▸ **AIM**: Transcribe only the lines from the line with "middle.location = (-0.5" through the line with "for node in", exactly, counting both of those lines as part of the stretch.

▸ **THE DATA**:

--*--

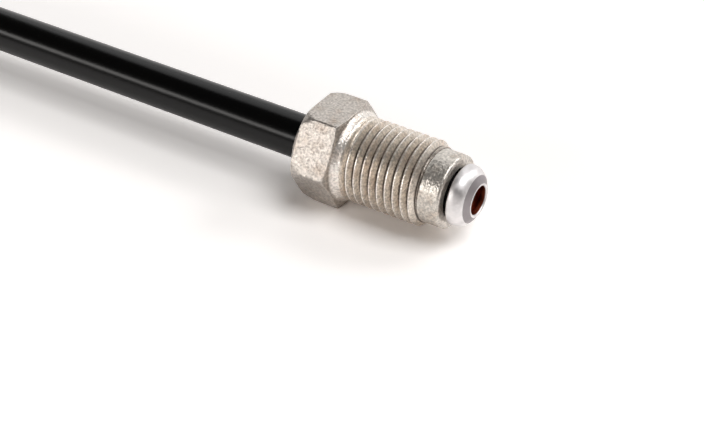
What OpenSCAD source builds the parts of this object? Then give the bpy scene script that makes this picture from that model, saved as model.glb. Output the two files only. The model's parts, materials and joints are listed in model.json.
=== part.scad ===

--*--

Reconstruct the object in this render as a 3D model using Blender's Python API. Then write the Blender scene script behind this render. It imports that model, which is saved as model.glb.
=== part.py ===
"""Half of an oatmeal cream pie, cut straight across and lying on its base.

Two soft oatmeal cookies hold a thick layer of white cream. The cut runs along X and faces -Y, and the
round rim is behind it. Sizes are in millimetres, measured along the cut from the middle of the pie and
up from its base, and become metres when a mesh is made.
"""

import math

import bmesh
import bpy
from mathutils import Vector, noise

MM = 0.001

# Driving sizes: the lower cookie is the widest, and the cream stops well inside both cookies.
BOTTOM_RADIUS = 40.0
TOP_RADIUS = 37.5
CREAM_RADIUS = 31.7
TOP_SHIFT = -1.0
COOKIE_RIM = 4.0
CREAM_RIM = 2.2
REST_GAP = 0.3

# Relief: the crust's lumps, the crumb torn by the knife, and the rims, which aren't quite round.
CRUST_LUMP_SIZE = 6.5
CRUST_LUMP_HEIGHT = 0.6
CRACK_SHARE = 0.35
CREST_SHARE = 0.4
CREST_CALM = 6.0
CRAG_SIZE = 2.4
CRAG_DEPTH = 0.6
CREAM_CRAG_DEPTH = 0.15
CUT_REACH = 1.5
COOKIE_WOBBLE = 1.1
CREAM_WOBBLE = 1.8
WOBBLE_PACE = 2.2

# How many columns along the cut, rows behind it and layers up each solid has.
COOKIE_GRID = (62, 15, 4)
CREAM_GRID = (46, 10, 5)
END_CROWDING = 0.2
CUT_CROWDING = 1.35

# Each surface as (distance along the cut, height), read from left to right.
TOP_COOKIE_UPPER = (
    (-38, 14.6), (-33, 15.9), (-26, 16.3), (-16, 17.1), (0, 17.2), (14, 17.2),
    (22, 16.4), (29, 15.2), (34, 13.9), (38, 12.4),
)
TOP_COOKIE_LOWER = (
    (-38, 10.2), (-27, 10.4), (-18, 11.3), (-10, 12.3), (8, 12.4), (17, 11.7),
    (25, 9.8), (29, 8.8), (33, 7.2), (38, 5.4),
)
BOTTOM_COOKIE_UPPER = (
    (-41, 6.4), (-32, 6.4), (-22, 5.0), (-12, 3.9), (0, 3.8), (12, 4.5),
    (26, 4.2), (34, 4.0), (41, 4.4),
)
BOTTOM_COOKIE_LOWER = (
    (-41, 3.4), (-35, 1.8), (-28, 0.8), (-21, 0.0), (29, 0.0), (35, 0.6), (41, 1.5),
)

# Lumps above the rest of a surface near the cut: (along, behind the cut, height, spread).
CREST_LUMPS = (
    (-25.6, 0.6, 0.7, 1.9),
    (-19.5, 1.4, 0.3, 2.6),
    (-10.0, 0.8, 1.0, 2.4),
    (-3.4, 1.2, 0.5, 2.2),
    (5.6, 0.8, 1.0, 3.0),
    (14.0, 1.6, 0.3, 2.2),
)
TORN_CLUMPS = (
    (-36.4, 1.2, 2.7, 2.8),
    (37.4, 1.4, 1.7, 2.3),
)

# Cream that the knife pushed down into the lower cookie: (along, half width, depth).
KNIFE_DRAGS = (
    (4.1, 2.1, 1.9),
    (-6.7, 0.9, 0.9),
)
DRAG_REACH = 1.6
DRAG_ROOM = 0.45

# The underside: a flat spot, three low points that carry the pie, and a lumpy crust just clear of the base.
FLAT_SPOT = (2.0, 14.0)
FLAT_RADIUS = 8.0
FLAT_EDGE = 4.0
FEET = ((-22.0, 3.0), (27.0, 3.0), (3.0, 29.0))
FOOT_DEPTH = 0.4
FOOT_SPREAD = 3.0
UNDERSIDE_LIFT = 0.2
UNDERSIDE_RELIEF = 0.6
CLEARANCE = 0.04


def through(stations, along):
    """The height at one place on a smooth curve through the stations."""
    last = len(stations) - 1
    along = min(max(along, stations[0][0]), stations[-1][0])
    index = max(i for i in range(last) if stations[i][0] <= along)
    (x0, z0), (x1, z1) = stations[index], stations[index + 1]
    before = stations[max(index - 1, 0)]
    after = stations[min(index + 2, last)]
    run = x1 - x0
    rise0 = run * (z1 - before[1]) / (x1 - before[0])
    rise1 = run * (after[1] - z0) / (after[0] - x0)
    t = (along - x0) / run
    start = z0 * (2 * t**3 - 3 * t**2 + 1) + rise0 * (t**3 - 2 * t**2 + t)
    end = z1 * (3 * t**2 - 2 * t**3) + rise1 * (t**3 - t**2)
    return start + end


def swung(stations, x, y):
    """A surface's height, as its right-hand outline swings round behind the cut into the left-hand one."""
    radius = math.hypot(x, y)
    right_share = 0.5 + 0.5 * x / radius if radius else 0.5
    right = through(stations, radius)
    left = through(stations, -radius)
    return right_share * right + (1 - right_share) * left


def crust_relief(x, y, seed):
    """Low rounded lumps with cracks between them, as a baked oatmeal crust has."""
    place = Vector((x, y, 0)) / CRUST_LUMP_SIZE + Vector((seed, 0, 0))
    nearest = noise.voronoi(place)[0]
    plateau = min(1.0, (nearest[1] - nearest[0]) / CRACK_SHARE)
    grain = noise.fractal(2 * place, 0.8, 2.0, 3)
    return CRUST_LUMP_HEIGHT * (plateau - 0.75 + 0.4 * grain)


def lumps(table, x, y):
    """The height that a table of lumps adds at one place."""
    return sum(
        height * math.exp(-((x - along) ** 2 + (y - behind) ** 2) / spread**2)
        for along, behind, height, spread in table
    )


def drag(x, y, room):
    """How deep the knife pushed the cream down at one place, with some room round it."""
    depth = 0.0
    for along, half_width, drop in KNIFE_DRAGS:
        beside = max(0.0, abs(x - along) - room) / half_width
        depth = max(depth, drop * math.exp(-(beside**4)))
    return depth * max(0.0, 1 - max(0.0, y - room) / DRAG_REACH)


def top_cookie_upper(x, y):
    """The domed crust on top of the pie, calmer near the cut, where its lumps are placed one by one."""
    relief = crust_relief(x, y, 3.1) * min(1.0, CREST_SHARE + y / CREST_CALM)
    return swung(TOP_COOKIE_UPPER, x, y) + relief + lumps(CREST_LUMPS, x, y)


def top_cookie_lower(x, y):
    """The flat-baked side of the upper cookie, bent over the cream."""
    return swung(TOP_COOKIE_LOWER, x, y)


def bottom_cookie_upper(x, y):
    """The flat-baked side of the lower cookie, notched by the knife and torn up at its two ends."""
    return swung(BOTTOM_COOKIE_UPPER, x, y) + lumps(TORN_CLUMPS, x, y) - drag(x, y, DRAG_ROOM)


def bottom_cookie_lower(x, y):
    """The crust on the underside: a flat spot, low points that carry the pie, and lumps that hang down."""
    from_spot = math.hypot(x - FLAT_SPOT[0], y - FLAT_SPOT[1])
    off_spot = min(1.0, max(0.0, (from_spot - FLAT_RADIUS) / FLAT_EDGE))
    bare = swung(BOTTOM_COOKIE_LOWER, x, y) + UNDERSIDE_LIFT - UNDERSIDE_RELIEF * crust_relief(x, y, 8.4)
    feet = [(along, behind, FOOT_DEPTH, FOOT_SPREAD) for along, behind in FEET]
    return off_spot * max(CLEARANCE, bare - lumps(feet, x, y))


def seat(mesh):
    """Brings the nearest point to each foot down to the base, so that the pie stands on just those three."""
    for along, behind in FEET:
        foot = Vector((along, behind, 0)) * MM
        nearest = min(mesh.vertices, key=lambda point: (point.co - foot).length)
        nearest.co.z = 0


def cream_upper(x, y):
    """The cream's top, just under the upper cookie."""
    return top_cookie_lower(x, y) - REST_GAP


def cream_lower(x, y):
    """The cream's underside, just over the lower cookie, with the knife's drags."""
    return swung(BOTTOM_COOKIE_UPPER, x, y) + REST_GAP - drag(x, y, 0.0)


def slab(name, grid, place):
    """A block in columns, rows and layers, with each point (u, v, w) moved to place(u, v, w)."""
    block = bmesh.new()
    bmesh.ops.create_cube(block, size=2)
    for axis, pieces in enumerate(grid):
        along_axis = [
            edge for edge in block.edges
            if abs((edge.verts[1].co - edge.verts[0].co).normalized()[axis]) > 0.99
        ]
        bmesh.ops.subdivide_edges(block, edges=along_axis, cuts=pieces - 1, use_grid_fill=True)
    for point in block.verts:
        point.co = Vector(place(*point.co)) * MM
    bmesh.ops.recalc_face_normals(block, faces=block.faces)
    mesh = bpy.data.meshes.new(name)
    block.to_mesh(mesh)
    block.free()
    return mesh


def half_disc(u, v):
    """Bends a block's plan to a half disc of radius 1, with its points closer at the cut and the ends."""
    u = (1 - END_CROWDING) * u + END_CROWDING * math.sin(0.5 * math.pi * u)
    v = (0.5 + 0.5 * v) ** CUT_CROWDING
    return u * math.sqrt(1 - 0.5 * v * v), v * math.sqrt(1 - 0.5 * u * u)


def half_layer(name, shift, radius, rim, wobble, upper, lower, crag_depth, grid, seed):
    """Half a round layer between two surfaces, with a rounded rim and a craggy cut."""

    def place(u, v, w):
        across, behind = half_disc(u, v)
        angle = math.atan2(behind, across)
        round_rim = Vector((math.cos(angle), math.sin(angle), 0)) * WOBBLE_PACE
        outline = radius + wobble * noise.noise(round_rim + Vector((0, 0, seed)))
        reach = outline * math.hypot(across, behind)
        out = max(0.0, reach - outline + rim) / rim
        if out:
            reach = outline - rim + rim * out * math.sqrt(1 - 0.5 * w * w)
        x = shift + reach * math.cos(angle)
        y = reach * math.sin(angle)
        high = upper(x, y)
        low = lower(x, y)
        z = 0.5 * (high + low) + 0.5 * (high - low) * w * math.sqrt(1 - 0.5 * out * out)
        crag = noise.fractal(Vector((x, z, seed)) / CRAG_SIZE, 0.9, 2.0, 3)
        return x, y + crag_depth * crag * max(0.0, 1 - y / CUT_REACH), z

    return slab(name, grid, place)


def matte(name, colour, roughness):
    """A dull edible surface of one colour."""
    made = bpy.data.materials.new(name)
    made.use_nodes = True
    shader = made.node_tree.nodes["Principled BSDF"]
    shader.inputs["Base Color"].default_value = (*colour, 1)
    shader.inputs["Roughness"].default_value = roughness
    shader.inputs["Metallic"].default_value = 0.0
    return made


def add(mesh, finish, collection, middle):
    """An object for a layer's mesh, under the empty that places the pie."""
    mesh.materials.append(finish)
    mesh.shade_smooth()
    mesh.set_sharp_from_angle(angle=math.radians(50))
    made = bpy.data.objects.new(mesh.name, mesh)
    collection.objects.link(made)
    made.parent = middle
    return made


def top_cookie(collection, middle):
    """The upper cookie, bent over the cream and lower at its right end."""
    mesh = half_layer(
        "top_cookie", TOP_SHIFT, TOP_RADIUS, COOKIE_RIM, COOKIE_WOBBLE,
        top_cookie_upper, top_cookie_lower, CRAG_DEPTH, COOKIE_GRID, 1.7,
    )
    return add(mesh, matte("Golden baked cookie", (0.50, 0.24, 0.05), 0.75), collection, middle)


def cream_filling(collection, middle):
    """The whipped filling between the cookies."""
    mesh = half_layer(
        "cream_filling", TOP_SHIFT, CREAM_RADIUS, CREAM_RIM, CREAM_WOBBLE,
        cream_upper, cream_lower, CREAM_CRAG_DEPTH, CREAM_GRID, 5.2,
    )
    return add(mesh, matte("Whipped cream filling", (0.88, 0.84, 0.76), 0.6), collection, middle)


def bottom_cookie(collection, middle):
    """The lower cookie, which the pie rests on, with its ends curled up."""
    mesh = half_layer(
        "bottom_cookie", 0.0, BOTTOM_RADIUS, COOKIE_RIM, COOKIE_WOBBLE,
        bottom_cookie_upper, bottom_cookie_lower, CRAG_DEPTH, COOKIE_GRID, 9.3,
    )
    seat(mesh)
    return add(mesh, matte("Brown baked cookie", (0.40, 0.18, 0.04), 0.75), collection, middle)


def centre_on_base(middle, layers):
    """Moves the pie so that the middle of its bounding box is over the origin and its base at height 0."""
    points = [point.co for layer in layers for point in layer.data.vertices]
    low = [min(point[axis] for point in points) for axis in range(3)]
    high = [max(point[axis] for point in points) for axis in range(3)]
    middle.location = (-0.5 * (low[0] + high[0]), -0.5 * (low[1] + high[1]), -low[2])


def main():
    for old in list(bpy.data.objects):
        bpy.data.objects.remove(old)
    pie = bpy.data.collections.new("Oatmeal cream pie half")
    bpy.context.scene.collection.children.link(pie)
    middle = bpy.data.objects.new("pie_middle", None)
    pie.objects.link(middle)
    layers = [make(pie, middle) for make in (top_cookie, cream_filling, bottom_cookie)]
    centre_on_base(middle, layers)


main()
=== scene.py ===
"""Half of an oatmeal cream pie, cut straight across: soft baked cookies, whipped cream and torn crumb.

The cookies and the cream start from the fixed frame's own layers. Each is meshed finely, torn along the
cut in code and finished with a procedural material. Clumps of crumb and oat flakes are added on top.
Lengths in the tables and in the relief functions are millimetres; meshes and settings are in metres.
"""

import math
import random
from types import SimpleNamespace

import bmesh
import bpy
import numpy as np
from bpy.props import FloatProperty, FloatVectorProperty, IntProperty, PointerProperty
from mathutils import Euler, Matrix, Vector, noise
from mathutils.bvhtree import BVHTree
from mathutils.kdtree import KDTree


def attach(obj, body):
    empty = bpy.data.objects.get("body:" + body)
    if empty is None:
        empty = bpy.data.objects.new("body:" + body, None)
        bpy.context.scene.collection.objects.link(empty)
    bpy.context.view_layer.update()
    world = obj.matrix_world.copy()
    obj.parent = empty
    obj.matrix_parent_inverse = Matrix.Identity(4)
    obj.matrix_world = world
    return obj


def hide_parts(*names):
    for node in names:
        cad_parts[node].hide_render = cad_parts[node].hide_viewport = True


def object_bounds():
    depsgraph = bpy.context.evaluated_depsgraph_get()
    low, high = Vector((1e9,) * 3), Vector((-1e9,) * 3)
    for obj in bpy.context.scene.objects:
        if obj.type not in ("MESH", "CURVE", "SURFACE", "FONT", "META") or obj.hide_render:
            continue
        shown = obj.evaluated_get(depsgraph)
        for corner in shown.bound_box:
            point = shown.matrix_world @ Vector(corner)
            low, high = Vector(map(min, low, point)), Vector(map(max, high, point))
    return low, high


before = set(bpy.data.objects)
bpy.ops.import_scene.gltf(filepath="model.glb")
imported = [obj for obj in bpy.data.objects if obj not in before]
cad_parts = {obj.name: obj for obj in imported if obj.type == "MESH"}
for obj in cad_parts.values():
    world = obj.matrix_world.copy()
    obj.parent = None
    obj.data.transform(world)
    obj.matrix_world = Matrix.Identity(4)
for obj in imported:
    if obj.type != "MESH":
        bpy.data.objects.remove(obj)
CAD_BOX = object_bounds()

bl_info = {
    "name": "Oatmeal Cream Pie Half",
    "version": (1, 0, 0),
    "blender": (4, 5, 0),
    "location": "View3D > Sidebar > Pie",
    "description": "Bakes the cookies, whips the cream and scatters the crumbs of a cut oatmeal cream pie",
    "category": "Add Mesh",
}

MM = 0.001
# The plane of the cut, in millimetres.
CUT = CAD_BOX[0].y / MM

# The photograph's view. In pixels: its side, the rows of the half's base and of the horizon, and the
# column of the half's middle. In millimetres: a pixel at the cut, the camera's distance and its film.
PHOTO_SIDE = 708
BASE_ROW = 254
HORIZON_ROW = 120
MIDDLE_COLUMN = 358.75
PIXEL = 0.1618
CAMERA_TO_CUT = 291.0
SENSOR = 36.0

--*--

▸ **RESPONSE**:
    middle.location = (-0.5 * (low[0] + high[0]), -0.5 * (low[1] + high[1]), -low[2])


def main():
    for old in list(bpy.data.objects):
        bpy.data.objects.remove(old)
    pie = bpy.data.collections.new("Oatmeal cream pie half")
    bpy.context.scene.collection.children.link(pie)
    middle = bpy.data.objects.new("pie_middle", None)
    pie.objects.link(middle)
    layers = [make(pie, middle) for make in (top_cookie, cream_filling, bottom_cookie)]
    centre_on_base(middle, layers)


main()
=== scene.py ===
"""Half of an oatmeal cream pie, cut straight across: soft baked cookies, whipped cream and torn crumb.

The cookies and the cream start from the fixed frame's own layers. Each is meshed finely, torn along the
cut in code and finished with a procedural material. Clumps of crumb and oat flakes are added on top.
Lengths in the tables and in the relief functions are millimetres; meshes and settings are in metres.
"""

import math
import random
from types import SimpleNamespace

import bmesh
import bpy
import numpy as np
from bpy.props import FloatProperty, FloatVectorProperty, IntProperty, PointerProperty
from mathutils import Euler, Matrix, Vector, noise
from mathutils.bvhtree import BVHTree
from mathutils.kdtree import KDTree


def attach(obj, body):
    empty = bpy.data.objects.get("body:" + body)
    if empty is None:
        empty = bpy.data.objects.new("body:" + body, None)
        bpy.context.scene.collection.objects.link(empty)
    bpy.context.view_layer.update()
    world = obj.matrix_world.copy()
    obj.parent = empty
    obj.matrix_parent_inverse = Matrix.Identity(4)
    obj.matrix_world = world
    return obj


def hide_parts(*names):
    for node in names:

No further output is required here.